But again and again and again, the context of covenant redemption is real history, not some spiritual realm that's outside the measurable views of the history as we know it. Alright, well let me talk briefly now about the meaning of the terms that we encounter in the Bible. In the Old Testament, the word that is translated by the English word covenant is the word birit. And we run into a little bit of problem when we come into the New Testament because you remember the Old Testament is written in Hebrew and the New Testament is written in Greek. Now we also have the Septuagint, which was produced by exilic Jews during the dispersion, or the diaspora, when the Jews at that time during the Hellenization process of the conquest of Alexander the Great had the subjugated nations and peoples speaking Greek. That's why the Jews were speaking Greek or writing in Greek in New Testament times.
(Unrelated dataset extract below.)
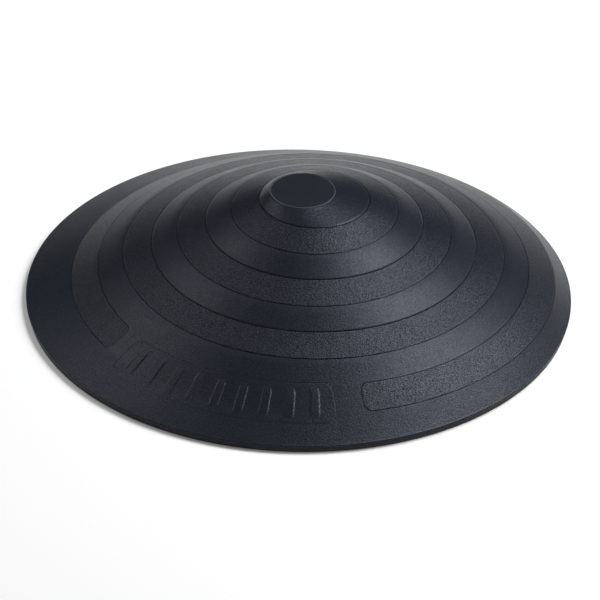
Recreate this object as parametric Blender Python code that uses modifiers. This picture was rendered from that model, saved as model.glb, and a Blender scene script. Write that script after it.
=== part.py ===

Well, during the time of the writing of the Septuagint, lest the sacred Scriptures of the Hebrews be lost to the Jewish people who were now speaking Greek, a team of seventy scholars, Jewish scholars, came together and translated the Hebrew Scriptures into Greek. And that's a very important event in the history of Judeo-Christianity because there we begin to see how the Old Testament concepts were rendered into the Greek language, a language that was not native to the people of the Old Covenant. And yet the New Testament is now written in Greek, and so having the Septuagint is almost like having a translating, code-breaking thing because we can compare how the Jews translated their own Scriptures into Greek and then compare with how the New Testament writers used the same language.

It's very important etymologically and so on. But in any case, one of the problems that the Jews who produced the Septuagint struggled with at the time of this translation is what Greek word can we use to render the Hebrew barit into the Greek language? Because the problem was, there wasn't any word that really matched the Hebrew term barit that is now translated by the English word covenant. Well, there were a couple of words that sort of competed, and the word that won the day was the Greek word diatheka, which is how the Septuagint translates barit and how for the most part diatheka is used in the New Testament to translate the Hebrew concept of covenant. And this is where we get some of that confusion between Old Covenant and Old Testament, New Covenant and New Testament, because the primary word for testament seems to be at least the word diatheka. But here's the problem. A testament in the Greek culture at least of that time had a couple of things that made it significantly different from the Old Testament concept of covenant.

The first thing was that in the Greek culture a diatheka, a testament, was something that could be changed at any time by the testator as long as the testator was still alive. The person could make up his last will and testament and get ticked off at his heirs and write them out of their will. I tell this to my kids all the time when they give me a hard time, you're out of the will. My son and I trade responsibilities for Pittsburgh Steeler games.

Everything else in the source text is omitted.